There was formerly Willow Creek Academy, a public charter school in Sausalito which is affiliated with the district. As of 2016 about 150 students in Marin City attended Willow Creek, while Bayside King had a total student enrollment of 143. As of the 2018–2019 school year Willow Creek Academy has 407 students enrolled. Being that Willow Creek is a charter school they welcome anyone who lives in California, although most of the students live within the school district, which is Sausalito and Marin City and other communities in Marin County. Several parents outside of the county also found that Willow Creek was a good fit for their children, most of them being from Fairfield and Vallejo.

In previous eras Grades K-6 were allowed to attended either Bayside Elementary School in Sausalito or Willow Creek Academy (a public charter school), both in Sausalito. Grades 7–8 attended Martin Luther King Jr. Academy in Marin City, or Willow Creek Academy. Residents may attend Willow Creek Academy, a K-8 school in Sausalito. Beginning in the fall of 2013, Bayside was scheduled to close, with Willow Creek taking the former Bayside campus, making MLK a K-8. The consolidation of Bayside into MLK will be in effect in the fall of 2013. In 2014 Bayside moved to Marin City joining MLK, now being known as Bayside MLK Academy. During this time they had no stable principal and not enough teachers for each class. As of now the principal of the school is David Finnane. The new motto of the school is "Panther Pride". Pride standing for, Pride, Respect, Integrity, Determination, Excellence. In 2021 Willow Creek consolidated into the Martin Luther King School in Marin City.

Students in grades 9–12 attend Tamalpais High School in Mill Valley, of the Tamalpais Union High School District.

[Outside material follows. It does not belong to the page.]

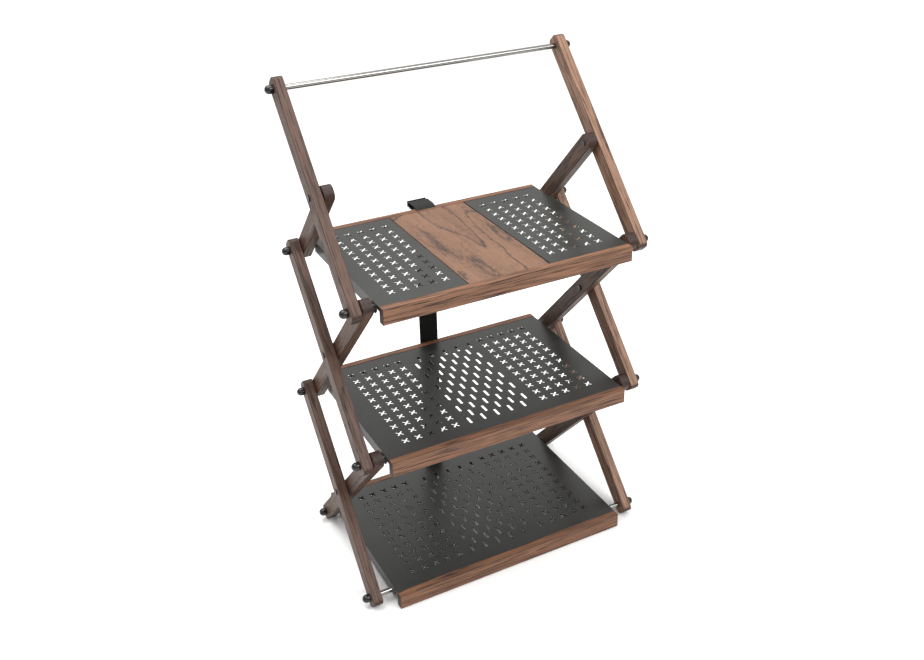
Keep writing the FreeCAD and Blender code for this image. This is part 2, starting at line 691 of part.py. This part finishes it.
def strap_loop(name):
    """The hand loop: a closed band, folded tight where it meets the rail."""
    def outline(inset_text, inset):
        block = box("turns", "-sizes.strap_width / 2",
                    "sizes.plate_rear + sizes.rail_depth + sizes.strap_play + " + inset_text,
                    "-sizes.loop_drop + " + inset_text, "sizes.strap_width",
                    "sizes.loop_depth - 2 * " + inset_text,
                    "sizes.loop_rise + sizes.loop_drop - 2 * " + inset_text)
        doc.recompute()
        edges = []
        for number, edge in enumerate(block.Shape.Edges, start=1):
            centre = edge.CenterOfMass
            if centre.z > 0:
                turn = size("loop_top")
            elif centre.y > rail_back + size("loop_depth") / 2:
                turn = size("loop_under")
            else:
                turn = size("loop_fold")
            if edge.BoundBox.XLength > 1:
                edges.append((number, turn - inset, turn - inset))
        rounded = doc.addObject("Part::Fillet", "rounded")
        rounded.Base = block
        rounded.Edges = edges
        return rounded

    band = doc.addObject("Part::Cut", name)
    band.Base = outline("0", 0.0)
    band.Tool = outline("sizes.strap_thick", size("strap_thick"))
    place(band, z=level(2))
    return keep(band, name)


def tray(prefix, number):
    """What every tray has; the plates differ."""
    brackets(prefix + "_tray_brackets", number)
    rail(prefix + "_tray_front_rail", number, False, number == 2)
    rail(prefix + "_tray_rear_rail", number, True, number == 2)
    tray_screws(prefix + "_tray_screws", number)
    strap_keeper(prefix + "_strap_keeper", number)


tiers = ("bottom", "middle", "top")
for number, prefix in enumerate(tiers):
    for side, hand in ((-1, "left"), (1, "right")):
        arm("outer_arm_%s_%s" % (prefix, hand), side, False, number)
        arm("inner_arm_%s_%s" % (prefix, hand), side, True, number, short=number == 2)
    pivot_bolts("pivot_bolts_" + prefix, level(number + 0.5))
    washers("pivot_washers_" + prefix, 0.0, level(number + 0.5), "sizes.bolt_bore")
    rear_face = inner_face if number == 0 else outer_face
    rod("front_rod_" + prefix, -half_spread, level(number), outer_face)
    rod("rear_rod_" + prefix, half_spread, level(number), rear_face)
    cap_nuts("front_cap_nuts_" + prefix, -half_spread, level(number), outer_face)
    cap_nuts("rear_cap_nuts_" + prefix, half_spread, level(number), rear_face)
    if number > 0:
        washers("front_rod_washers_" + prefix, -half_spread, level(number), "sizes.bore_radius")
        washers("rear_rod_washers_" + prefix, half_spread, level(number), "sizes.bore_radius")
    tray(prefix, number)

rod("top_bar", half_spread, level(3), outer_face)
cap_nuts("top_bar_cap_nuts", half_spread, level(3), outer_face)
wide_plate = whole_plate()
laid("bottom_tray_plate", wide_plate, 0)
laid("middle_tray_plate", wide_plate, 1)
laid("top_tray_plate_left", side_plate(-1), 2)
laid("top_tray_plate_right", side_plate(1), 2)
board("top_tray_board")
strap_span("strap_lower", 0, tier_text)
strap_span("strap_upper", 1, tier_text + " + sizes.rear_drop - sizes.loop_drop")
strap_loop("strap_loop")

doc.recompute()
for obj in doc.Objects:
    if "Invalid" in obj.State or "Error" in obj.State:
        raise ValueError("%s is %s" % (obj.Label, obj.State))
os.makedirs("parts", exist_ok=True)
for obj in nodes:
    if obj.Shape.isNull() or not obj.Shape.isValid() or not obj.Shape.Solids:
        raise ValueError("%s has no valid solid" % obj.Label)
    obj.Shape.exportStep("parts/%s.step" % obj.Label)
print(len(nodes), "nodes written")
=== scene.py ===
import math

import bpy
from mathutils import Matrix, Vector


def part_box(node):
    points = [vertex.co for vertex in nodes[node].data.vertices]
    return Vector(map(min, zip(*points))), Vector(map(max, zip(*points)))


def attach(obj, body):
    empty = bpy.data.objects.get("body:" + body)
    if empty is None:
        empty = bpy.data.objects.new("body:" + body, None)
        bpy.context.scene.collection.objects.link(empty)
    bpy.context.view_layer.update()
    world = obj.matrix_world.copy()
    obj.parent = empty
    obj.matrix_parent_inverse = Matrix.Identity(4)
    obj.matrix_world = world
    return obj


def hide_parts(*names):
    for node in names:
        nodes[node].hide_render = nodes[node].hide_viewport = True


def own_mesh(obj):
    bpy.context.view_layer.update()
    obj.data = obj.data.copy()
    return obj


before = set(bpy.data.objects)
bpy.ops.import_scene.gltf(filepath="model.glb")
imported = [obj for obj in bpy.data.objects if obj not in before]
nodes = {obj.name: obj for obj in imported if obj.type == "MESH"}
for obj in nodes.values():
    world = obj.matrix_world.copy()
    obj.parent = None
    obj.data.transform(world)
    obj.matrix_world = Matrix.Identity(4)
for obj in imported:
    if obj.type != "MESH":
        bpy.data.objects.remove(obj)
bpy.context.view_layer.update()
millimetre = 0.001


def linear(hexColour):
    # sRGB hex to the linear values that the shaders take
    parts = [int(hexColour[i:i + 2], 16) / 255 for i in (1, 3, 5)]
    return [p / 12.92 if p <= 0.04045 else ((p + 0.055) / 1.055) ** 2.4 for p in parts] + [1.0]


def newMaterial(name):
    material = bpy.data.materials.new(name)
    material.use_nodes = True
    tree = material.node_tree
    return material, tree, tree.nodes["Principled BSDF"]


def addNode(tree, kind, links=None, values=None, **settings):
    # one node, its settings, its fixed inputs and what feeds it
    node = tree.nodes.new(kind)
    for key, value in settings.items():
        setattr(node, key, value)
    for key, value in (values or {}).items():
        node.inputs[key].default_value = value
    for key, source in (links or {}).items():
        tree.links.new(source, node.inputs[key])
    return node


def addRamp(tree, factor, stops):
    ramp = addNode(tree, "ShaderNodeValToRGB", {"Fac": factor})
    band = ramp.color_ramp
    while len(band.elements) < len(stops):
        band.elements.new(0.5)
    for element, (place, colour) in zip(band.elements, stops):
        element.position = place
        element.color = linear(colour) if isinstance(colour, str) else [colour] * 3 + [1.0]
    return ramp.outputs["Color"]


def addMix(tree, factor, first, second, blend="MIX"):
    mix = tree.nodes.new("ShaderNodeMix")
    mix.data_type = "RGBA"
    mix.blend_type = blend
    for index, source in ((0, factor), (6, first), (7, second)):
        if hasattr(source, "links"):
            tree.links.new(source, mix.inputs[index])
        else:
            mix.inputs[index].default_value = source
    return mix.outputs[2]


# Walnut-stained ash, planed and oiled: open pores drink the stain and read as dark dashes along
# the grain, late wood is darker than early wood, and sawn ends go nearly black-brown, from the
# stain they drink and from painted shade. Real pores
# are about 0.3 mm wide: they are drawn over 1 mm wide so that they show. The left outer arms and
# the inner arms carry painted shade, the right outer arms painted light.
# Lengths and widths of the grain are in millimetres, and each figure is cut by its own rings.
armSlope = math.atan2(
    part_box("rear_rod_middle")[0].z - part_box("front_rod_bottom")[0].z,
    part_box("rear_rod_middle")[0].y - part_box("front_rod_bottom")[0].y)
quarter = math.pi / 2
timber = {
    "early": "#6d4c38", "late": "#48301f", "pore": "#1c110b", "end": "#2b1b14",
    "edge": "#2c130b", "poreLength": 34, "poreWidth": 1.15, "roughness": 0.5,
    "lateFrom": 0.5, "lateTo": 0.88, "poreAmount": 0.5, "ragged": 0.4, "gloss": 0.4,
    "figureLength": 300, "figureWidth": 12, "rings": 6,
    "tearLength": 14, "tearWidth": 3, "cloudLength": 120, "cloudWidth": 16,
    "fibreLength": 9, "fibreWidth": 0.5, "fibreDepth": 0.15, "edgeRadius": 3,
}
# the left outer arms take darker colours as painted shade, the right outer arms lighter colours
# as painted light
leftArmShadedLook = dict(timber, early="#594034", late="#3a2920")
rightArmLitLook = dict(timber, early="#906d57", late="#624635")
# the inner arms, under the trays, take darker colours as painted shade
innerArmShadedLook = dict(timber, early="#573d2e", late="#37251b")
railLook = dict(timber, early="#80583f", late="#5a3c29", poreLength=48, poreWidth=1.1,
                poreAmount=0.49, figureLength=420, figureWidth=9, rings=7)
panelLook = dict(timber, early="#775743", late="#3f312a", lateFrom=0.78, lateTo=0.95,
                 poreAmount=0.57, poreLength=16, poreWidth=1.3, ragged=0.65,
                 figureLength=340, figureWidth=95, rings=7)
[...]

Marin City is served by the Marin City Library, a branch of the Marin County Free Library that is within the Gateway Shopping Center.

==Housing==

Homes sold in Marin City are often labeled as being located in Sausalito since Marin City shares the 94965 ZIP Code, the 331 and 332 telephone prefixes, and Sausalito Marin City School District with its close neighbor Sausalito. Most of the housing in Marin City was developed in the 1970s, '80s and '90s after much of the temporary Marinship housing put up in 1942 had been razed.

==Business==

Once famous for the Marin City Flea Market which was forcibly closed in the mid-1990s, despite community protest, to make way for the Gateway Shopping Center, the MCCSD had planned to launch the smaller-scale Marin City Market Fest on selected Saturdays in the summer of 2006.

==Notable people==

- Harry Bowden, artist and photographer; lived in Marin City 1949–65.
- George Duke, keyboardist, composer, singer-songwriter; born in San Rafael and raised in Marin City. His 2000 album Cool includes the song "Marin City" about the town.
- Jack Kerouac stayed in Marin City and nearby Mill Valley during his travels in the 1940s and 1950s. (He combined the two cities' names into "Mill City" in On the Road.)
- Anne Lamott, novelist and teacher; long time parishioner at Marin City's St. Andrew's Presbyterian Church, which she credits for her spiritual awakening.
- Hugh Romney, better known as Wavy Gravy, entertainer and peace activist; owned a home in Marin City in the mid-1960s.
- Bola Sete, Brazilian jazz and bossa nova guitarist; lived in Marin City, where he owned a home.
- Tupac Shakur, rapper and actor; moved to Marin City with his family in 1988. He attended nearby Tamalpais High School, before moving to Oakland after graduation to pursue his music career. In 1992, following a performance at the Marin City Festival, an altercation broke out between Shakur's entourage and local youths that resulted in a 6-year-old boy being killed by a stray bullet from a gun registered to Shakur.
- Lew Welch, Beat poet; lived in Marin City during the 1960s.